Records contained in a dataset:
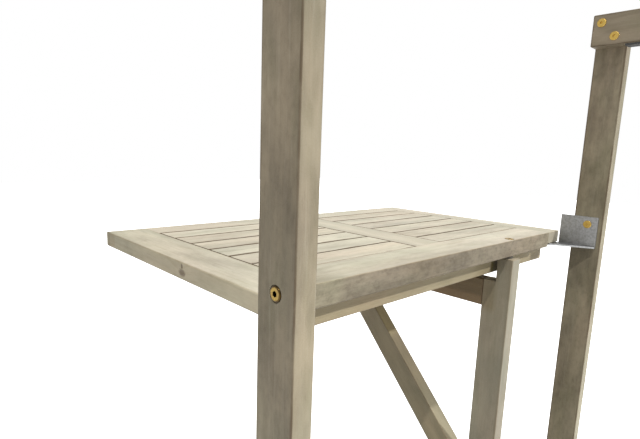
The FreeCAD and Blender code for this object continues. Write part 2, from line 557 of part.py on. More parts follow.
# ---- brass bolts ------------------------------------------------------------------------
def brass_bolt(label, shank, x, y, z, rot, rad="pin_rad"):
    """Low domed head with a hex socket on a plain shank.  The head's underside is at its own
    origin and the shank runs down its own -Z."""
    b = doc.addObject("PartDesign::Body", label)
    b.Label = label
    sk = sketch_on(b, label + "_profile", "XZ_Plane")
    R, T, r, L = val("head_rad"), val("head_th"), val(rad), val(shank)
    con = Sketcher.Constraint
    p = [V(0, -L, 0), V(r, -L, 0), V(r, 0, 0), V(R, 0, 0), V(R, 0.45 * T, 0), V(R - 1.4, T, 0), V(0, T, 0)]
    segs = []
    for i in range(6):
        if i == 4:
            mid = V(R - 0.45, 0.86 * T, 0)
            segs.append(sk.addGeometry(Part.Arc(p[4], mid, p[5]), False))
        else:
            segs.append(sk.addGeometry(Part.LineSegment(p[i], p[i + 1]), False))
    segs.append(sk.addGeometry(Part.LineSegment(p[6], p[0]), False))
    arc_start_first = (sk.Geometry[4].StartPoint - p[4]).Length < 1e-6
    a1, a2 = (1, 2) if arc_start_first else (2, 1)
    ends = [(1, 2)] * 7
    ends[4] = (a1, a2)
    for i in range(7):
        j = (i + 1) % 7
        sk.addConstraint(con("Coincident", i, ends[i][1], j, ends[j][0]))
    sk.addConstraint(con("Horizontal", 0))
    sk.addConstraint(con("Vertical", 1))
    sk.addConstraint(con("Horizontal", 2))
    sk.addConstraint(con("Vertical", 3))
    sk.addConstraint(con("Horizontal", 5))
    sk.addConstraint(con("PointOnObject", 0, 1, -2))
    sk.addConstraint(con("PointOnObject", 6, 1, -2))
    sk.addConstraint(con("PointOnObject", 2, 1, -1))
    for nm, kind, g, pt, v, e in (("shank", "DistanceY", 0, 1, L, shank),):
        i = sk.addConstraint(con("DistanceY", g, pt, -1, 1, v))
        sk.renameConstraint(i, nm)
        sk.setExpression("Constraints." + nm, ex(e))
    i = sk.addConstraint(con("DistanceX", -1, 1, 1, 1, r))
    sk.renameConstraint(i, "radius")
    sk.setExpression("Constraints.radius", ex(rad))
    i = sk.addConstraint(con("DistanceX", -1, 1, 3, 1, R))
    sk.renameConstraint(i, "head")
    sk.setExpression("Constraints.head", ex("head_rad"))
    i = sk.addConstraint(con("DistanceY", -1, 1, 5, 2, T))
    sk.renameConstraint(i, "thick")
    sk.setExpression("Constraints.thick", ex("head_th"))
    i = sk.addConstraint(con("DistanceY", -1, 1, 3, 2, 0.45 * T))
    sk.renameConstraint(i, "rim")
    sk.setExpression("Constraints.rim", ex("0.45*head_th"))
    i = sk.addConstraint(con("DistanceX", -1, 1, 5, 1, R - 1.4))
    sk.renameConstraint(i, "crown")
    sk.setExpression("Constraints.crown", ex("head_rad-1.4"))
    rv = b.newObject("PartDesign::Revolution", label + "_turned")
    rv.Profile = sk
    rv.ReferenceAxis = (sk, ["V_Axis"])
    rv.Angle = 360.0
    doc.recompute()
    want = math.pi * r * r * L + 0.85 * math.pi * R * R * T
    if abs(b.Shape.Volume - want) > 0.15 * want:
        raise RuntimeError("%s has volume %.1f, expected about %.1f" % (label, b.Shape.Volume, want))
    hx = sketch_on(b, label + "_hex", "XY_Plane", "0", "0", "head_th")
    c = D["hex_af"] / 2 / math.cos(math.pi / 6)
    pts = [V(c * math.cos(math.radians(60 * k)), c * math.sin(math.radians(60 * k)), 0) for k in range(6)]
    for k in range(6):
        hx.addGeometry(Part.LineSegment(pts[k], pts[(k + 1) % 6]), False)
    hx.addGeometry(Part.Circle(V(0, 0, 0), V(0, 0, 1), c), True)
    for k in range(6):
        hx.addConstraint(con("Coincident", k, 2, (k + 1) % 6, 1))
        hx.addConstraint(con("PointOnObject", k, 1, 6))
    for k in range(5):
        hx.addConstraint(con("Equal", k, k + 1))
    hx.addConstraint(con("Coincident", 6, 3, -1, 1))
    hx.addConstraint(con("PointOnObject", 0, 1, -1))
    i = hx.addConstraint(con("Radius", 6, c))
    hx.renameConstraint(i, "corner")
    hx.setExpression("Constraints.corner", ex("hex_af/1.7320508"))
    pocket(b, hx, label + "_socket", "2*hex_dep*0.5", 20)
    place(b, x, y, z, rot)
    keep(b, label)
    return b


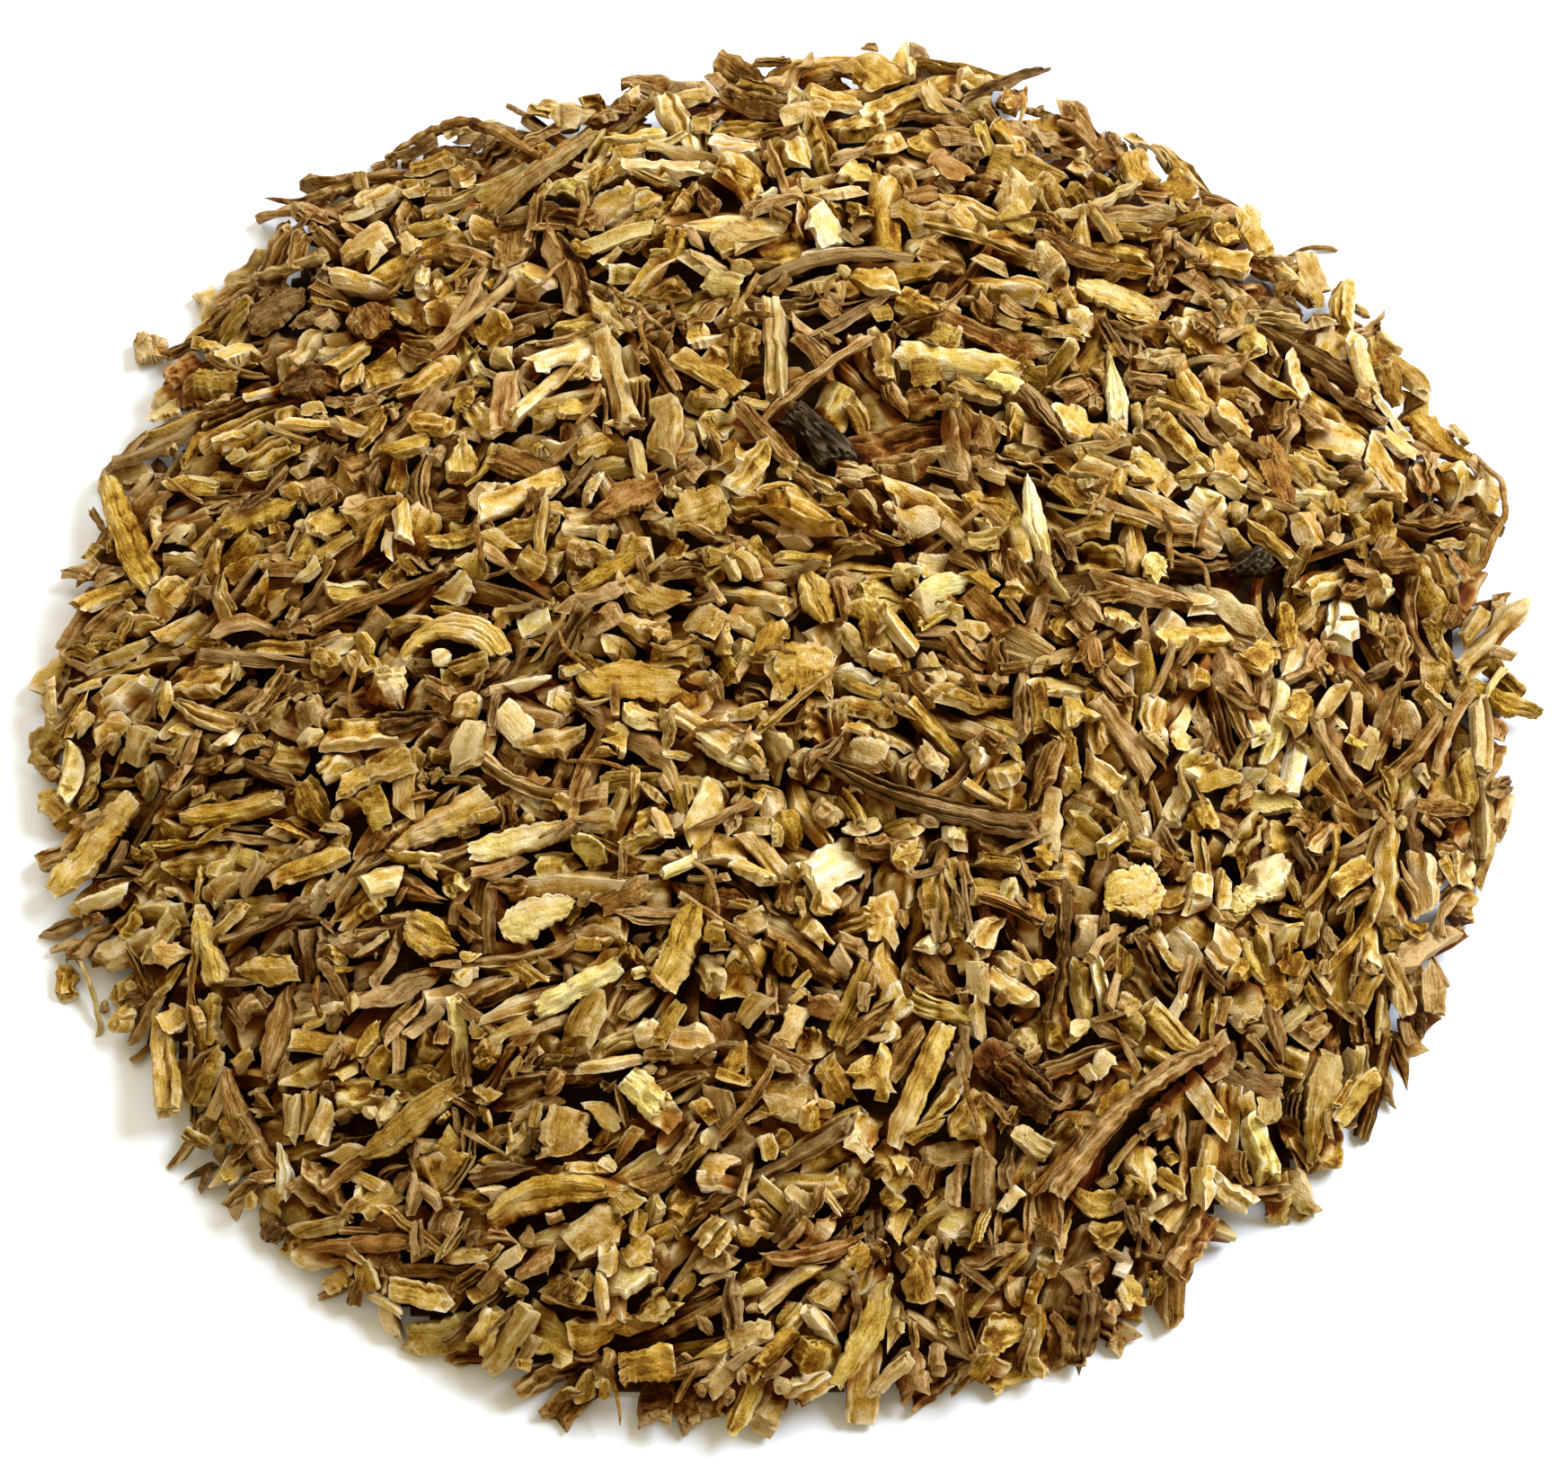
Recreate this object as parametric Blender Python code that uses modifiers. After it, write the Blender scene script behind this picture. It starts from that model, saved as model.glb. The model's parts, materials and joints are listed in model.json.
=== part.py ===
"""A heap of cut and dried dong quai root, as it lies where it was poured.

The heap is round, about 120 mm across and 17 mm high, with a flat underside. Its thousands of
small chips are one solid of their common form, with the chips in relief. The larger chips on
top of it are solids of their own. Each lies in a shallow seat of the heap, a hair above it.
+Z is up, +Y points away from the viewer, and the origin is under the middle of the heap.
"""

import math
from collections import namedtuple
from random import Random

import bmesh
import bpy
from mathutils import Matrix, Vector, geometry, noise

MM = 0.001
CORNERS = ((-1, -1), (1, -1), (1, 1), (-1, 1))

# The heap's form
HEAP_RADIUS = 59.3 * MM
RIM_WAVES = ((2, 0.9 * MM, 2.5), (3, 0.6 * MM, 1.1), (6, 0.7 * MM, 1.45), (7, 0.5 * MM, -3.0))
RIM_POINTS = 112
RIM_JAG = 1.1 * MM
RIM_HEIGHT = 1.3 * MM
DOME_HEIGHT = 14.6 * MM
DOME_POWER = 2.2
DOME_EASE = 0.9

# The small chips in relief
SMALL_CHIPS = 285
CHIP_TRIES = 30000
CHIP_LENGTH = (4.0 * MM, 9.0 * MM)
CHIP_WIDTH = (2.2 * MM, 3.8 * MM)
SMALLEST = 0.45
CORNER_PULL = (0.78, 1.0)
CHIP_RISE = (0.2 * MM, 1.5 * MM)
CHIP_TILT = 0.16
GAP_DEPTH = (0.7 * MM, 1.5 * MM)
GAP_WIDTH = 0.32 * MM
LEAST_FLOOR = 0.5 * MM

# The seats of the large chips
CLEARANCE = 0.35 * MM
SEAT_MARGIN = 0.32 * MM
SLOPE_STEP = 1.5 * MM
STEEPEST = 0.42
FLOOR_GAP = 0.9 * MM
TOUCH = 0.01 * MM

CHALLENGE
Above are some records; repeat all of them exactly.

COMPLETE ANSWER
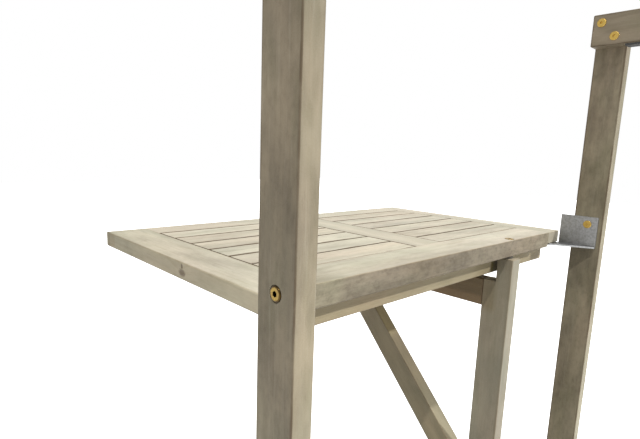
The FreeCAD and Blender code for this object continues. Write part 2, from line 557 of part.py on. More parts follow.
# ---- brass bolts ------------------------------------------------------------------------
def brass_bolt(label, shank, x, y, z, rot, rad="pin_rad"):
    """Low domed head with a hex socket on a plain shank.  The head's underside is at its own
    origin and the shank runs down its own -Z."""
    b = doc.addObject("PartDesign::Body", label)
    b.Label = label
    sk = sketch_on(b, label + "_profile", "XZ_Plane")
    R, T, r, L = val("head_rad"), val("head_th"), val(rad), val(shank)
    con = Sketcher.Constraint
    p = [V(0, -L, 0), V(r, -L, 0), V(r, 0, 0), V(R, 0, 0), V(R, 0.45 * T, 0), V(R - 1.4, T, 0), V(0, T, 0)]
    segs = []
    for i in range(6):
        if i == 4:
            mid = V(R - 0.45, 0.86 * T, 0)
            segs.append(sk.addGeometry(Part.Arc(p[4], mid, p[5]), False))
        else:
            segs.append(sk.addGeometry(Part.LineSegment(p[i], p[i + 1]), False))
    segs.append(sk.addGeometry(Part.LineSegment(p[6], p[0]), False))
    arc_start_first = (sk.Geometry[4].StartPoint - p[4]).Length < 1e-6
    a1, a2 = (1, 2) if arc_start_first else (2, 1)
    ends = [(1, 2)] * 7
    ends[4] = (a1, a2)
    for i in range(7):
        j = (i + 1) % 7
        sk.addConstraint(con("Coincident", i, ends[i][1], j, ends[j][0]))
    sk.addConstraint(con("Horizontal", 0))
    sk.addConstraint(con("Vertical", 1))
    sk.addConstraint(con("Horizontal", 2))
    sk.addConstraint(con("Vertical", 3))
    sk.addConstraint(con("Horizontal", 5))
    sk.addConstraint(con("PointOnObject", 0, 1, -2))
    sk.addConstraint(con("PointOnObject", 6, 1, -2))
    sk.addConstraint(con("PointOnObject", 2, 1, -1))
    for nm, kind, g, pt, v, e in (("shank", "DistanceY", 0, 1, L, shank),):
        i = sk.addConstraint(con("DistanceY", g, pt, -1, 1, v))
        sk.renameConstraint(i, nm)
        sk.setExpression("Constraints." + nm, ex(e))
    i = sk.addConstraint(con("DistanceX", -1, 1, 1, 1, r))
    sk.renameConstraint(i, "radius")
    sk.setExpression("Constraints.radius", ex(rad))
    i = sk.addConstraint(con("DistanceX", -1, 1, 3, 1, R))
    sk.renameConstraint(i, "head")
    sk.setExpression("Constraints.head", ex("head_rad"))
    i = sk.addConstraint(con("DistanceY", -1, 1, 5, 2, T))
    sk.renameConstraint(i, "thick")
    sk.setExpression("Constraints.thick", ex("head_th"))
    i = sk.addConstraint(con("DistanceY", -1, 1, 3, 2, 0.45 * T))
    sk.renameConstraint(i, "rim")
    sk.setExpression("Constraints.rim", ex("0.45*head_th"))
    i = sk.addConstraint(con("DistanceX", -1, 1, 5, 1, R - 1.4))
    sk.renameConstraint(i, "crown")
    sk.setExpression("Constraints.crown", ex("head_rad-1.4"))
    rv = b.newObject("PartDesign::Revolution", label + "_turned")
    rv.Profile = sk
    rv.ReferenceAxis = (sk, ["V_Axis"])
    rv.Angle = 360.0
    doc.recompute()
    want = math.pi * r * r * L + 0.85 * math.pi * R * R * T
    if abs(b.Shape.Volume - want) > 0.15 * want:
        raise RuntimeError("%s has volume %.1f, expected about %.1f" % (label, b.Shape.Volume, want))
    hx = sketch_on(b, label + "_hex", "XY_Plane", "0", "0", "head_th")
    c = D["hex_af"] / 2 / math.cos(math.pi / 6)
    pts = [V(c * math.cos(math.radians(60 * k)), c * math.sin(math.radians(60 * k)), 0) for k in range(6)]
    for k in range(6):
        hx.addGeometry(Part.LineSegment(pts[k], pts[(k + 1) % 6]), False)
    hx.addGeometry(Part.Circle(V(0, 0, 0), V(0, 0, 1), c), True)
    for k in range(6):
        hx.addConstraint(con("Coincident", k, 2, (k + 1) % 6, 1))
        hx.addConstraint(con("PointOnObject", k, 1, 6))
    for k in range(5):
        hx.addConstraint(con("Equal", k, k + 1))
    hx.addConstraint(con("Coincident", 6, 3, -1, 1))
    hx.addConstraint(con("PointOnObject", 0, 1, -1))
    i = hx.addConstraint(con("Radius", 6, c))
    hx.renameConstraint(i, "corner")
    hx.setExpression("Constraints.corner", ex("hex_af/1.7320508"))
    pocket(b, hx, label + "_socket", "2*hex_dep*0.5", 20)
    place(b, x, y, z, rot)
    keep(b, label)
    return b


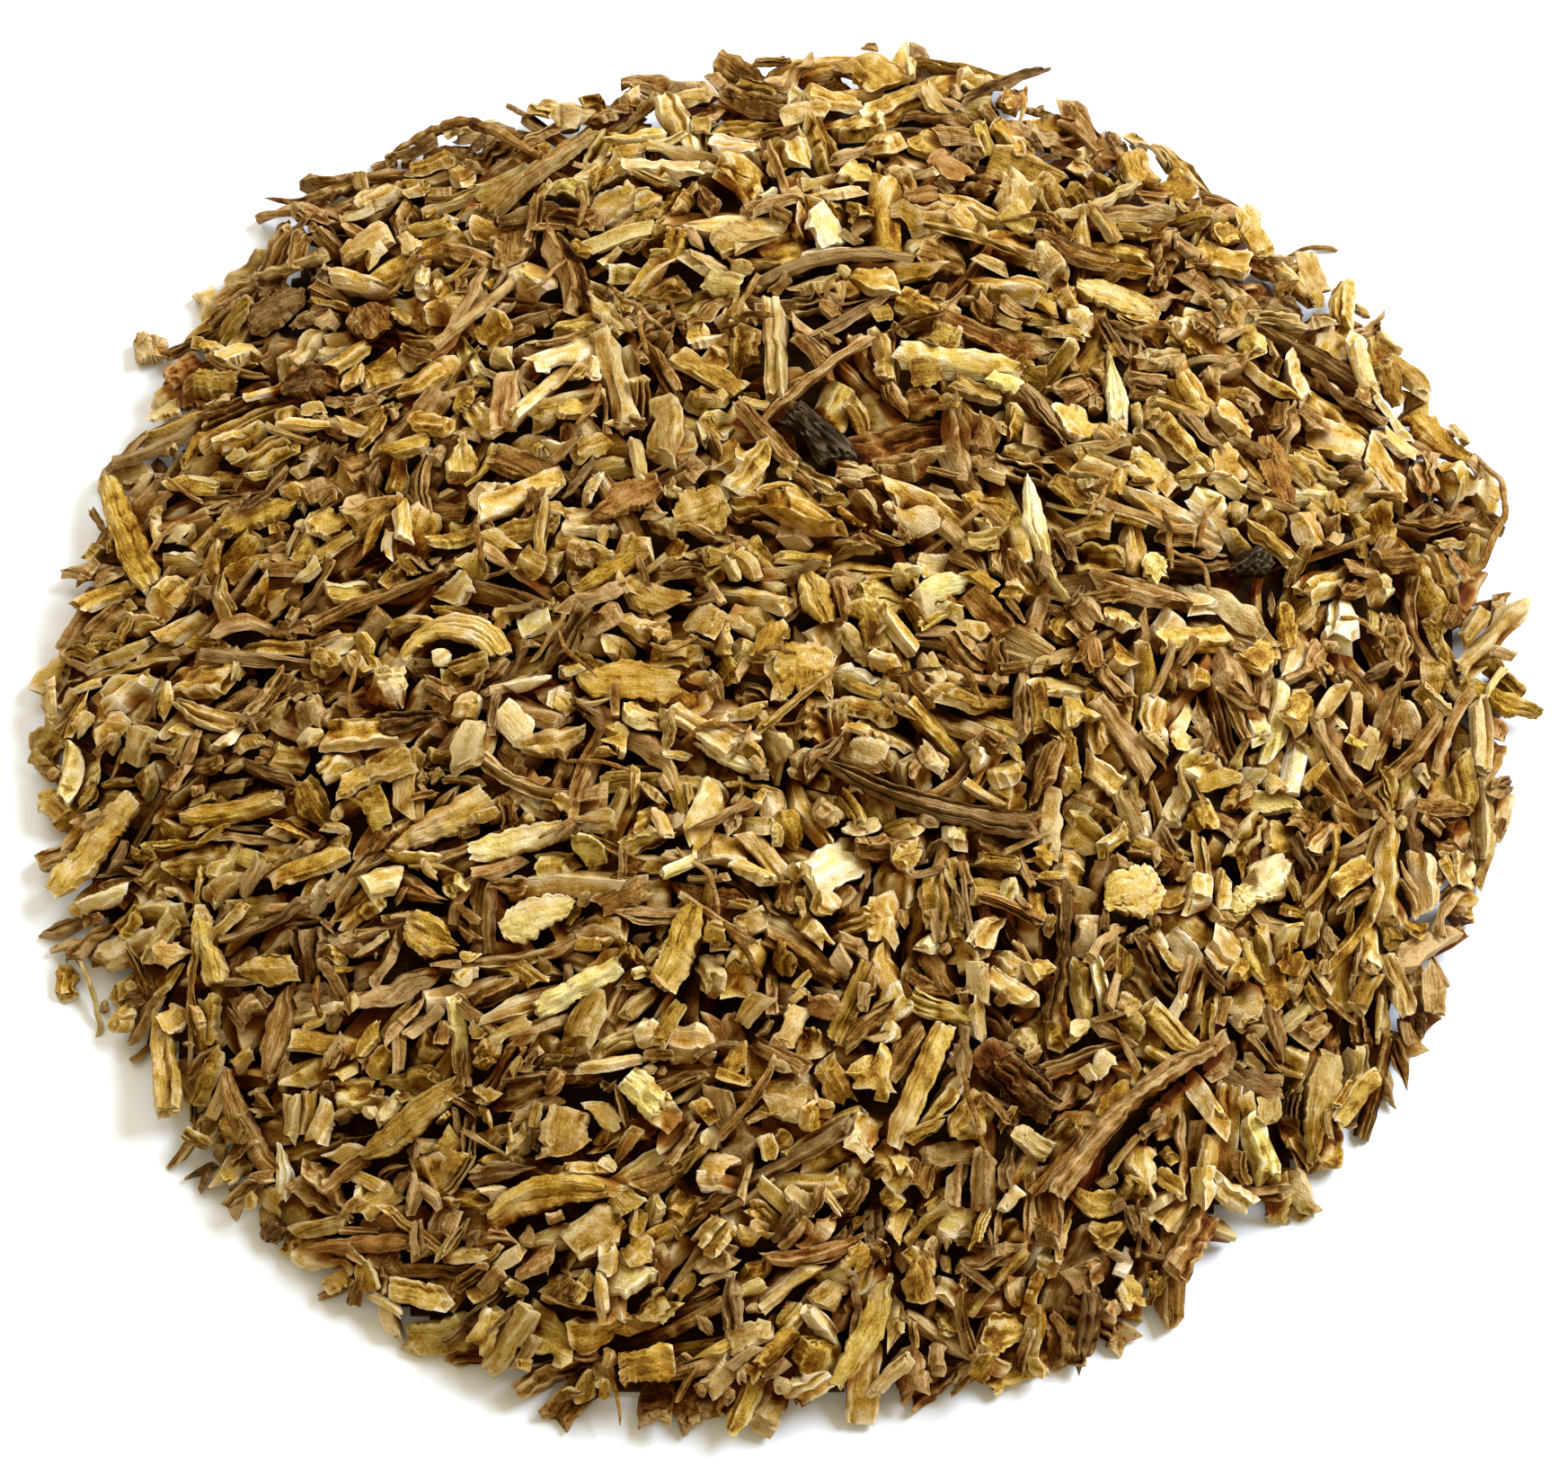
Recreate this object as parametric Blender Python code that uses modifiers. After it, write the Blender scene script behind this picture. It starts from that model, saved as model.glb. The model's parts, materials and joints are listed in model.json.
=== part.py ===
"""A heap of cut and dried dong quai root, as it lies where it was poured.

The heap is round, about 120 mm across and 17 mm high, with a flat underside. Its thousands of
small chips are one solid of their common form, with the chips in relief. The larger chips on
top of it are solids of their own. Each lies in a shallow seat of the heap, a hair above it.
+Z is up, +Y points away from the viewer, and the origin is under the middle of the heap.
"""

import math
from collections import namedtuple
from random import Random

import bmesh
import bpy
from mathutils import Matrix, Vector, geometry, noise

MM = 0.001
CORNERS = ((-1, -1), (1, -1), (1, 1), (-1, 1))

# The heap's form
HEAP_RADIUS = 59.3 * MM
RIM_WAVES = ((2, 0.9 * MM, 2.5), (3, 0.6 * MM, 1.1), (6, 0.7 * MM, 1.45), (7, 0.5 * MM, -3.0))
RIM_POINTS = 112
RIM_JAG = 1.1 * MM
RIM_HEIGHT = 1.3 * MM
DOME_HEIGHT = 14.6 * MM
DOME_POWER = 2.2
DOME_EASE = 0.9

# The small chips in relief
SMALL_CHIPS = 285
CHIP_TRIES = 30000
CHIP_LENGTH = (4.0 * MM, 9.0 * MM)
CHIP_WIDTH = (2.2 * MM, 3.8 * MM)
SMALLEST = 0.45
CORNER_PULL = (0.78, 1.0)
CHIP_RISE = (0.2 * MM, 1.5 * MM)
CHIP_TILT = 0.16
GAP_DEPTH = (0.7 * MM, 1.5 * MM)
GAP_WIDTH = 0.32 * MM
LEAST_FLOOR = 0.5 * MM

# The seats of the large chips
CLEARANCE = 0.35 * MM
SEAT_MARGIN = 0.32 * MM
SLOPE_STEP = 1.5 * MM
STEEPEST = 0.42
FLOOR_GAP = 0.9 * MM
TOUCH = 0.01 * MM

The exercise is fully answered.